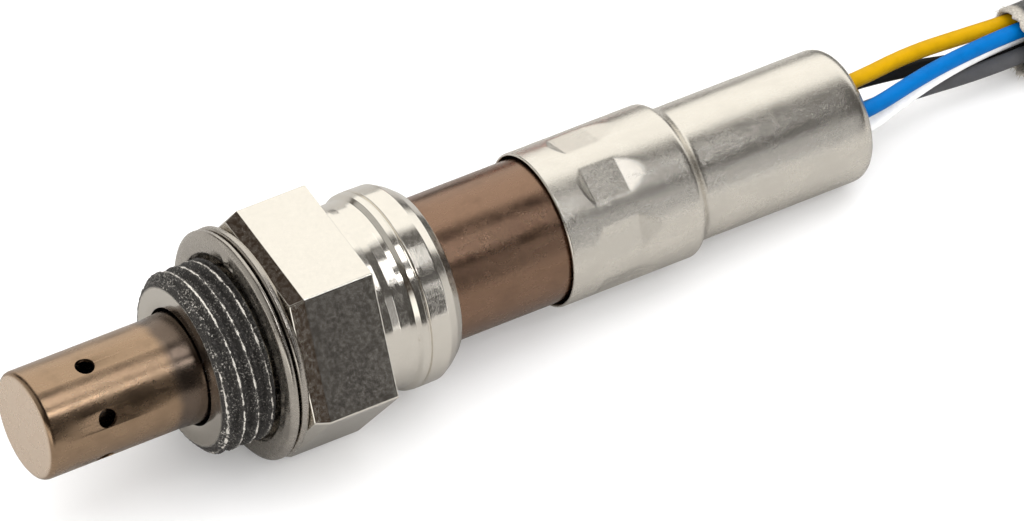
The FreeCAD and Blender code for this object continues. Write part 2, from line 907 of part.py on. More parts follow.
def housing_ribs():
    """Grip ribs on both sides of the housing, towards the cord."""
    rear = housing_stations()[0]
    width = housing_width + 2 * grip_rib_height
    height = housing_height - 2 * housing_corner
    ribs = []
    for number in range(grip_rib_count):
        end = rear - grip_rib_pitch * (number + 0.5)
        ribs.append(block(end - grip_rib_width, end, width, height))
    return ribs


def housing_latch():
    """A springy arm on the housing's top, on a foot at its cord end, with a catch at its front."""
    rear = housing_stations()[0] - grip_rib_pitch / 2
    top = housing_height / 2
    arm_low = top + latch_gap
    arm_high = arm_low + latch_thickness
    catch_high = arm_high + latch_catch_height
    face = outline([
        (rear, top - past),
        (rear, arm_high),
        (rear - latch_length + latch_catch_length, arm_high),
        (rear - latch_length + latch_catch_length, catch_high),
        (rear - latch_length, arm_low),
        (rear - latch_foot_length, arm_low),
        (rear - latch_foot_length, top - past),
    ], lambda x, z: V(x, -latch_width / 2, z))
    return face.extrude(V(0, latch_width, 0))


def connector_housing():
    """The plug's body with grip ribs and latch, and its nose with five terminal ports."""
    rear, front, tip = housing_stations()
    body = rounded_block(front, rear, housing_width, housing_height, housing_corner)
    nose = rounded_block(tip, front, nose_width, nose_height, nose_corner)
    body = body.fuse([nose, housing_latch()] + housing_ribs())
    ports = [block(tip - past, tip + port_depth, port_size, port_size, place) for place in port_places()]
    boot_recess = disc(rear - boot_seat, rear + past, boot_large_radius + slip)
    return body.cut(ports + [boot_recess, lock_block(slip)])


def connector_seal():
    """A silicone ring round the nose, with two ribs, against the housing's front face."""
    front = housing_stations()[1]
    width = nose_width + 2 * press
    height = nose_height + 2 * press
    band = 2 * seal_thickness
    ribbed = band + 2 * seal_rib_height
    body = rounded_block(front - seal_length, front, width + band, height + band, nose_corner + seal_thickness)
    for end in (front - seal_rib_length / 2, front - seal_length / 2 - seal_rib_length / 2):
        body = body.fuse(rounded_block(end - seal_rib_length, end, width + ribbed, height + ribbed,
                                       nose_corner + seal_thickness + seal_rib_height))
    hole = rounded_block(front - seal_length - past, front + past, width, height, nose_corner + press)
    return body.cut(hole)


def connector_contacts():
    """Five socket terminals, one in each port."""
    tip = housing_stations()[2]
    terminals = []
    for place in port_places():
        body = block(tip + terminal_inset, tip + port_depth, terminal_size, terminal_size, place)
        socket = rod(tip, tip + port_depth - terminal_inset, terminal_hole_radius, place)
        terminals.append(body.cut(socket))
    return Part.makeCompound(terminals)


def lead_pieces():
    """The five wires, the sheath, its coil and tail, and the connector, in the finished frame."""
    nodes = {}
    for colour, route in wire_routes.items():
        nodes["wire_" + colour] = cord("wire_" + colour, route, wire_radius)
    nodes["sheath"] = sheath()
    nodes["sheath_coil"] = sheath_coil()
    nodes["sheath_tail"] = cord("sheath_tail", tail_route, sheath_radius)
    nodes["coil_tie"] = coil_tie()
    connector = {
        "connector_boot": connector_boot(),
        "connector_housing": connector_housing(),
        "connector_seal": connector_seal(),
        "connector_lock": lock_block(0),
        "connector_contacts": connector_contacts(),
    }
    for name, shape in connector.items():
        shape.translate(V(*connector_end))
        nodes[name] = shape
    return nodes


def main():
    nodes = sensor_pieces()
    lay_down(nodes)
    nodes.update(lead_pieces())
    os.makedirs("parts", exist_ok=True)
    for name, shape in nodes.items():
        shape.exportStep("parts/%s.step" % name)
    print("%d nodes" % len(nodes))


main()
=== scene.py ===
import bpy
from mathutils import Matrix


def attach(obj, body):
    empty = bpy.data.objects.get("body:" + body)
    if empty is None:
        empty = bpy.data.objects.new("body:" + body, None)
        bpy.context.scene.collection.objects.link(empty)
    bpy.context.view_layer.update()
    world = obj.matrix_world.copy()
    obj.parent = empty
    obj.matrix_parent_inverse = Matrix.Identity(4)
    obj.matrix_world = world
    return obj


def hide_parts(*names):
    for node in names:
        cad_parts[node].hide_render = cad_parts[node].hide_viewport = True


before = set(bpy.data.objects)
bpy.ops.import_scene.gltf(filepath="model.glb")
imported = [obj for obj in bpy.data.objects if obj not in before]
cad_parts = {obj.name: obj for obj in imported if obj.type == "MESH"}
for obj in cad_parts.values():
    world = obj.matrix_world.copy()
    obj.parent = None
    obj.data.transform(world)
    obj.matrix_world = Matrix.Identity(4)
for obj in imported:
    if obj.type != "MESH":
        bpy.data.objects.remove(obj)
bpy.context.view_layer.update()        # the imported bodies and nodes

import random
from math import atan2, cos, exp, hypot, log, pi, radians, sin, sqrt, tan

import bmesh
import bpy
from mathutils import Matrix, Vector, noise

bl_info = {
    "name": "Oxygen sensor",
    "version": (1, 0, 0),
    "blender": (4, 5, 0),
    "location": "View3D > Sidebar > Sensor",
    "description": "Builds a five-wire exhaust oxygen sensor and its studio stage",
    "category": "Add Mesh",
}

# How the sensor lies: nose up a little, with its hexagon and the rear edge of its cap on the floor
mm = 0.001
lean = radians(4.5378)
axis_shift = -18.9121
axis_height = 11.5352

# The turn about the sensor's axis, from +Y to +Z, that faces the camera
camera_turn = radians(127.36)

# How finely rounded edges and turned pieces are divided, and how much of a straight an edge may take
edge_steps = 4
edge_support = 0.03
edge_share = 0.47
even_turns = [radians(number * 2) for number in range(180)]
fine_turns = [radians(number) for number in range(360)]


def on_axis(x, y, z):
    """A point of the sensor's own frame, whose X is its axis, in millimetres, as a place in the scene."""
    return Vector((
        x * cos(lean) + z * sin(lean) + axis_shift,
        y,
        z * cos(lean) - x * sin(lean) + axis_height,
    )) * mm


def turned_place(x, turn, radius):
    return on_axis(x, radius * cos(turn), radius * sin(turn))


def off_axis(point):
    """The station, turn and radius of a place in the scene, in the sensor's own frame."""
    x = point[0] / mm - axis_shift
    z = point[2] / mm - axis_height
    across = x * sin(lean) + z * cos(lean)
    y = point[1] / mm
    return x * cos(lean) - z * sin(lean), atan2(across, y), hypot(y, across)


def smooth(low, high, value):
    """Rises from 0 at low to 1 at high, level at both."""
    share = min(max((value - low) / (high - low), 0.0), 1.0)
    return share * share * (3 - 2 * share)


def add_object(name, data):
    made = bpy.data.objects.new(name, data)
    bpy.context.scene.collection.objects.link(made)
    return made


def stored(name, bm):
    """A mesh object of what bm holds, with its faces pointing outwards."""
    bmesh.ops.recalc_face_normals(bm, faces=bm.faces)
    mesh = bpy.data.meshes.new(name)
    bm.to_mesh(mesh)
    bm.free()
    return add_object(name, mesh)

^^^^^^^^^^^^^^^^

▶ _What you should do_
Everything from the line containing "nodes.update(lead_pieces())" down to the line containing "axis_height = 11.5352" should be retyped exactly, both lines included, and nothing more.

▶ _Written solution_
    nodes.update(lead_pieces())
    os.makedirs("parts", exist_ok=True)
    for name, shape in nodes.items():
        shape.exportStep("parts/%s.step" % name)
    print("%d nodes" % len(nodes))


main()
=== scene.py ===
import bpy
from mathutils import Matrix


def attach(obj, body):
    empty = bpy.data.objects.get("body:" + body)
    if empty is None:
        empty = bpy.data.objects.new("body:" + body, None)
        bpy.context.scene.collection.objects.link(empty)
    bpy.context.view_layer.update()
    world = obj.matrix_world.copy()
    obj.parent = empty
    obj.matrix_parent_inverse = Matrix.Identity(4)
    obj.matrix_world = world
    return obj


def hide_parts(*names):
    for node in names:
        cad_parts[node].hide_render = cad_parts[node].hide_viewport = True


before = set(bpy.data.objects)
bpy.ops.import_scene.gltf(filepath="model.glb")
imported = [obj for obj in bpy.data.objects if obj not in before]
cad_parts = {obj.name: obj for obj in imported if obj.type == "MESH"}
for obj in cad_parts.values():
    world = obj.matrix_world.copy()
    obj.parent = None
    obj.data.transform(world)
    obj.matrix_world = Matrix.Identity(4)
for obj in imported:
    if obj.type != "MESH":
        bpy.data.objects.remove(obj)
bpy.context.view_layer.update()        # the imported bodies and nodes

import random
from math import atan2, cos, exp, hypot, log, pi, radians, sin, sqrt, tan

import bmesh
import bpy
from mathutils import Matrix, Vector, noise

bl_info = {
    "name": "Oxygen sensor",
    "version": (1, 0, 0),
    "blender": (4, 5, 0),
    "location": "View3D > Sidebar > Sensor",
    "description": "Builds a five-wire exhaust oxygen sensor and its studio stage",
    "category": "Add Mesh",
}

# How the sensor lies: nose up a little, with its hexagon and the rear edge of its cap on the floor
mm = 0.001
lean = radians(4.5378)
axis_shift = -18.9121
axis_height = 11.5352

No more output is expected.